** Begin Given records **
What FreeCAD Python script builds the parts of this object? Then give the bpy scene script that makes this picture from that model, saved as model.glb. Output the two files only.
** End Given records **
** Begin Given records **
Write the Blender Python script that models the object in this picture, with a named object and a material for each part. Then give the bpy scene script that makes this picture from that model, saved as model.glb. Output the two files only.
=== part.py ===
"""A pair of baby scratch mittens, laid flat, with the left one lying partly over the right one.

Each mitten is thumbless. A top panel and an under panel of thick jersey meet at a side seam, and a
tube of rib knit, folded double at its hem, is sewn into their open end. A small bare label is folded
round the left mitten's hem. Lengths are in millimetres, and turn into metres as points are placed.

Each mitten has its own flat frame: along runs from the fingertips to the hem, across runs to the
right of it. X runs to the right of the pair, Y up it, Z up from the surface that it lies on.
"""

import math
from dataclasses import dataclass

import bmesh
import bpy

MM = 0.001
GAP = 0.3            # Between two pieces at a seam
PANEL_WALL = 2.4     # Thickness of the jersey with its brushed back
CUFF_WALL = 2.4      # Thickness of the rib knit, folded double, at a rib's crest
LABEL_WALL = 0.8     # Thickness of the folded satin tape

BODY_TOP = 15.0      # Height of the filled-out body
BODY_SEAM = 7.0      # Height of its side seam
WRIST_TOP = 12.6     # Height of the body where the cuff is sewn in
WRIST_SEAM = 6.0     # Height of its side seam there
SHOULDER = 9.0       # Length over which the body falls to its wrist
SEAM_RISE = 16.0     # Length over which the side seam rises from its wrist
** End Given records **
◆ The problem ◆
Quote nothing but the lines that run from the line containing "Write the Blender" through the line containing "LABEL_WALL = 0.8", keeping both of them word for word.

◆ Result for this task ◆
Write the Blender Python script that models the object in this picture, with a named object and a material for each part. Then give the bpy scene script that makes this picture from that model, saved as model.glb. Output the two files only.
=== part.py ===
"""A pair of baby scratch mittens, laid flat, with the left one lying partly over the right one.

Each mitten is thumbless. A top panel and an under panel of thick jersey meet at a side seam, and a
tube of rib knit, folded double at its hem, is sewn into their open end. A small bare label is folded
round the left mitten's hem. Lengths are in millimetres, and turn into metres as points are placed.

Each mitten has its own flat frame: along runs from the fingertips to the hem, across runs to the
right of it. X runs to the right of the pair, Y up it, Z up from the surface that it lies on.
"""

import math
from dataclasses import dataclass

import bmesh
import bpy

MM = 0.001
GAP = 0.3            # Between two pieces at a seam
PANEL_WALL = 2.4     # Thickness of the jersey with its brushed back
CUFF_WALL = 2.4      # Thickness of the rib knit, folded double, at a rib's crest
LABEL_WALL = 0.8     # Thickness of the folded satin tape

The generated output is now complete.